● Exercise prompt
Every line in the data below from the one containing "back_stitching();" down to the one containing "if empty is", both included, must be retyped exactly; no other line is to appear.

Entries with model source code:
────────────────────

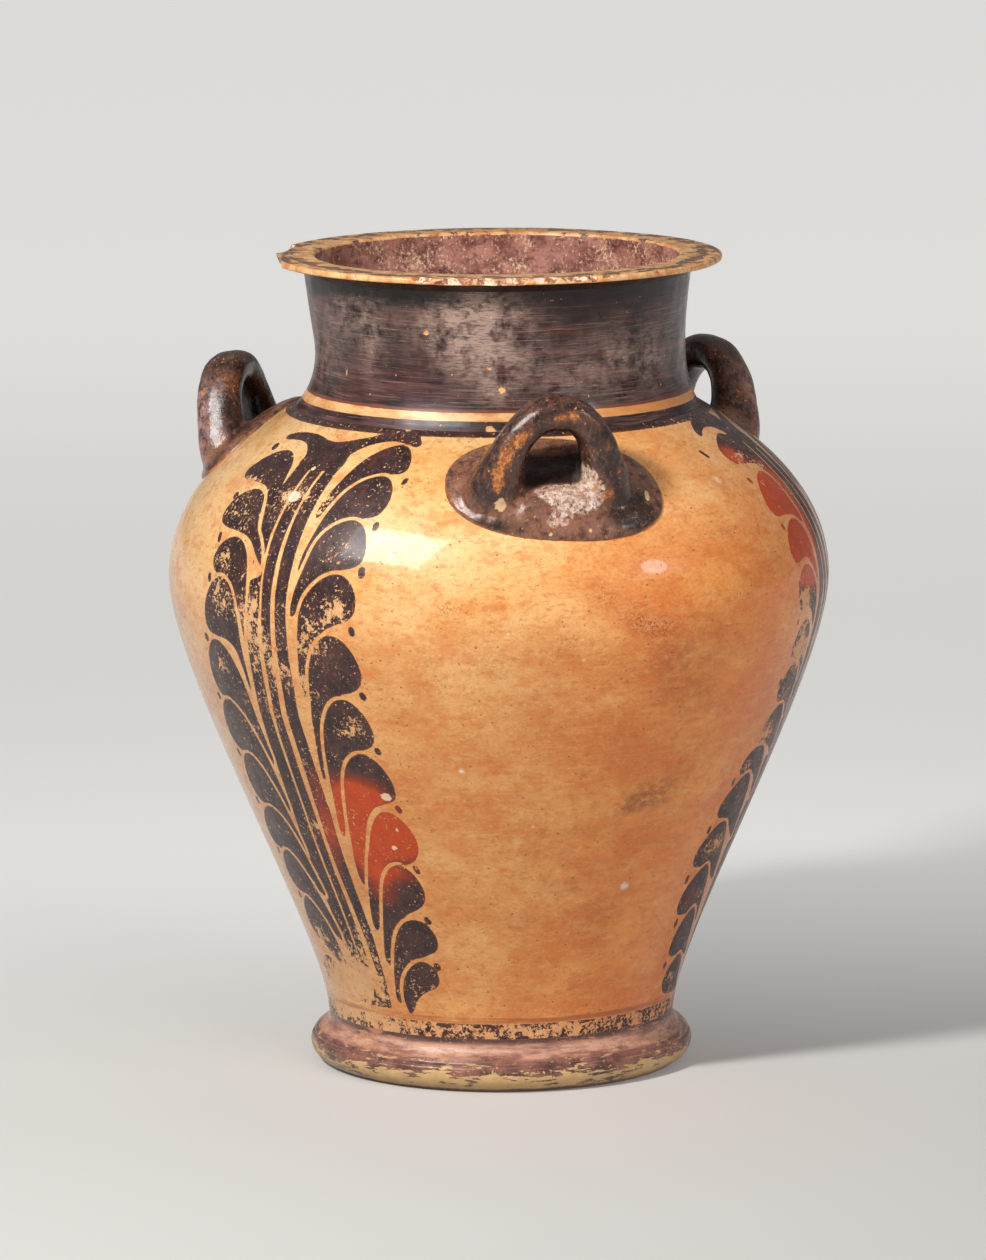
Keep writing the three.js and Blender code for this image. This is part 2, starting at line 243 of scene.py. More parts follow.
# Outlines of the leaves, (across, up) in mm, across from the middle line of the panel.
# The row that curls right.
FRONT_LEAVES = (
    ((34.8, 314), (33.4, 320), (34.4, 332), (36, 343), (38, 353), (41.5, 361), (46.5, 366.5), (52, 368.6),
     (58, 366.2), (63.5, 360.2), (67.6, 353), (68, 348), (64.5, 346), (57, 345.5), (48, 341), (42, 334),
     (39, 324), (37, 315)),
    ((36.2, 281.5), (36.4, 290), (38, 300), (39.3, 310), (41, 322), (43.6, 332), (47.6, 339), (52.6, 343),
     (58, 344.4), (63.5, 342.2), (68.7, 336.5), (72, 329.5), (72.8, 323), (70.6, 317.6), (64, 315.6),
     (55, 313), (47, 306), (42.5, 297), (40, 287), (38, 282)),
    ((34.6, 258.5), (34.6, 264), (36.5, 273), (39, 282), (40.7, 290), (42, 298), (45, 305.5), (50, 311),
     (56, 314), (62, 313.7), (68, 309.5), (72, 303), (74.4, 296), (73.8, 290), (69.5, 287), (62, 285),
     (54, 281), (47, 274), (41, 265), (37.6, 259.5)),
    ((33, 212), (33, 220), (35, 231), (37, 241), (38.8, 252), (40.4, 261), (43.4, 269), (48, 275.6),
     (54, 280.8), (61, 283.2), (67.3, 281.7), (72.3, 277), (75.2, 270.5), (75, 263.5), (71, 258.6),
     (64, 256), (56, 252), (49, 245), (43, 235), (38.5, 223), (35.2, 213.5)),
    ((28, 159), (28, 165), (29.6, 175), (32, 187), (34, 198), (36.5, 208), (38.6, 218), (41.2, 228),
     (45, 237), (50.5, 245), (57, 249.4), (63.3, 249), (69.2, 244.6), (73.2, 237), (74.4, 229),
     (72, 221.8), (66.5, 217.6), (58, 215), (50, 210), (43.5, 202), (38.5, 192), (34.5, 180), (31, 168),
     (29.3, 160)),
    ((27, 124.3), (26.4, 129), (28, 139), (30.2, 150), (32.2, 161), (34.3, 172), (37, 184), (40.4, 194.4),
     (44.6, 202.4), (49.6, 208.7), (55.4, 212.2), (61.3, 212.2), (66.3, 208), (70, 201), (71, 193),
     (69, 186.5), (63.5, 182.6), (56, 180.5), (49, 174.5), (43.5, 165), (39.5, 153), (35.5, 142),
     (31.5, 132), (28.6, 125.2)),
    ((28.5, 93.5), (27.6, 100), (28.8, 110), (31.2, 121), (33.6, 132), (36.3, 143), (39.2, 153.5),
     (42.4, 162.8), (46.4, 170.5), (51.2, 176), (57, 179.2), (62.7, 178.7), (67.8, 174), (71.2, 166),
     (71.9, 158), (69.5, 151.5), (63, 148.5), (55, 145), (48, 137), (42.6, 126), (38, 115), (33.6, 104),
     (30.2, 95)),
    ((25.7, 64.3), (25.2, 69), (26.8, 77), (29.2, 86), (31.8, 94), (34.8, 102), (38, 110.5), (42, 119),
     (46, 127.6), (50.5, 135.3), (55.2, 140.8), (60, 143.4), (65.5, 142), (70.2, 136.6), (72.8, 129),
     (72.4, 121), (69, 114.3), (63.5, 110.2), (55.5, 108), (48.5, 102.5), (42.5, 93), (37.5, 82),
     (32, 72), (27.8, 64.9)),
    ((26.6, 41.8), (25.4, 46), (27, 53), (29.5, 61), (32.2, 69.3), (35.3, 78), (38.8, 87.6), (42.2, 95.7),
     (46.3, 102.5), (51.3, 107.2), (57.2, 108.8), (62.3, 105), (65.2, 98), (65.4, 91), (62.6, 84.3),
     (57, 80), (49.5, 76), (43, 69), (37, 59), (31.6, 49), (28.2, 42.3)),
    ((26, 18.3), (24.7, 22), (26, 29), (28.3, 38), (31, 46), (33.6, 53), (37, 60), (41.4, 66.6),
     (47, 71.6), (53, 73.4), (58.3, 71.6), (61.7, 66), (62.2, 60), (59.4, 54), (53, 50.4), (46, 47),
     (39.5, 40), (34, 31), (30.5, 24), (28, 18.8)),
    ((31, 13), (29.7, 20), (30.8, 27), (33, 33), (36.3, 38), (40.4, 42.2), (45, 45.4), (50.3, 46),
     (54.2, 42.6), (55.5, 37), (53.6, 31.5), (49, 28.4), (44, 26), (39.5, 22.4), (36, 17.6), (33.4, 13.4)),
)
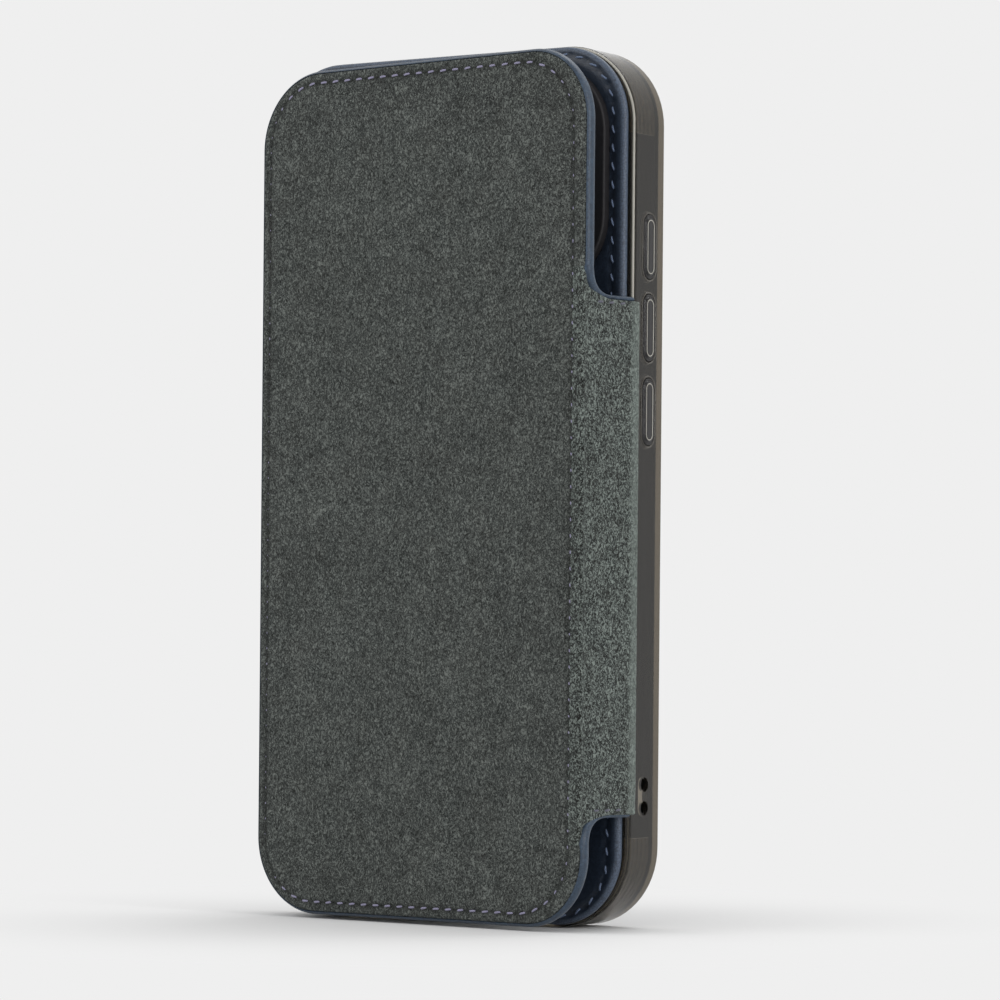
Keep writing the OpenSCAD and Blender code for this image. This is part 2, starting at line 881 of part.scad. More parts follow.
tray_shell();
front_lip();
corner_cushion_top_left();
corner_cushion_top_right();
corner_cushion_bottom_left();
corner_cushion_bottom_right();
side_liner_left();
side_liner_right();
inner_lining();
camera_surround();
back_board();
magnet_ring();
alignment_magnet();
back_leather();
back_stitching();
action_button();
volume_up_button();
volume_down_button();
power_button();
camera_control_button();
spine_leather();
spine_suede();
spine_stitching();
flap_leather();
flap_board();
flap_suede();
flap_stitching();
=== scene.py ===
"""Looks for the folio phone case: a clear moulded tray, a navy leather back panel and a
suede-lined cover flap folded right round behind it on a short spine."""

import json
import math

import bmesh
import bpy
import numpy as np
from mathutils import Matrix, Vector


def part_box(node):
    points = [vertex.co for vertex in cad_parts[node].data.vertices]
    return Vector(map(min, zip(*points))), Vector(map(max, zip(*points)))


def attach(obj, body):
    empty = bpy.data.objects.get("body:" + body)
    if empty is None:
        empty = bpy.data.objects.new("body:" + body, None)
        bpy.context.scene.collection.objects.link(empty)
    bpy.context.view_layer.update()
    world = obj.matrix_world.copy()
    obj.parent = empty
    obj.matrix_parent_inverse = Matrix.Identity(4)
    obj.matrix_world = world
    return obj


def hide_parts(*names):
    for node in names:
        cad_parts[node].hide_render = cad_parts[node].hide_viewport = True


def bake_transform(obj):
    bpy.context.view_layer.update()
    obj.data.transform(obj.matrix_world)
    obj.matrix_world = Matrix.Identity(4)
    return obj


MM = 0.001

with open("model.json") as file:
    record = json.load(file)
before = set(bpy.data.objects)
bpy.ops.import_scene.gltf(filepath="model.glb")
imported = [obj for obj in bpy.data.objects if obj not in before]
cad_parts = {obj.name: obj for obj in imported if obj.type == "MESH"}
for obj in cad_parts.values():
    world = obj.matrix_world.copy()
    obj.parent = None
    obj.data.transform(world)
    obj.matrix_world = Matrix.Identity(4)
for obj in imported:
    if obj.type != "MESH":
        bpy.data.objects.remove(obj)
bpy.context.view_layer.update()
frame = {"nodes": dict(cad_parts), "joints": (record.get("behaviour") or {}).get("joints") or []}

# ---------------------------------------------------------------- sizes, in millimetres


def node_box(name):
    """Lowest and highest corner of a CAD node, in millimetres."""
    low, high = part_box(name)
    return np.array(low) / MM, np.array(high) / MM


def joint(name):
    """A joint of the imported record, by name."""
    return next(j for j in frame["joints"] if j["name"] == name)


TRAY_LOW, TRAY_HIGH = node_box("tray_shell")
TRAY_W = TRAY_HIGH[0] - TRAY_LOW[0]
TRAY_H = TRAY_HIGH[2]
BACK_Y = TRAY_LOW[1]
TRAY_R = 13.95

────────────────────

● Response below
back_stitching();
action_button();
volume_up_button();
volume_down_button();
power_button();
camera_control_button();
spine_leather();
spine_suede();
spine_stitching();
flap_leather();
flap_board();
flap_suede();
flap_stitching();
=== scene.py ===
"""Looks for the folio phone case: a clear moulded tray, a navy leather back panel and a
suede-lined cover flap folded right round behind it on a short spine."""

import json
import math

import bmesh
import bpy
import numpy as np
from mathutils import Matrix, Vector


def part_box(node):
    points = [vertex.co for vertex in cad_parts[node].data.vertices]
    return Vector(map(min, zip(*points))), Vector(map(max, zip(*points)))


def attach(obj, body):
    empty = bpy.data.objects.get("body:" + body)
    if empty is None:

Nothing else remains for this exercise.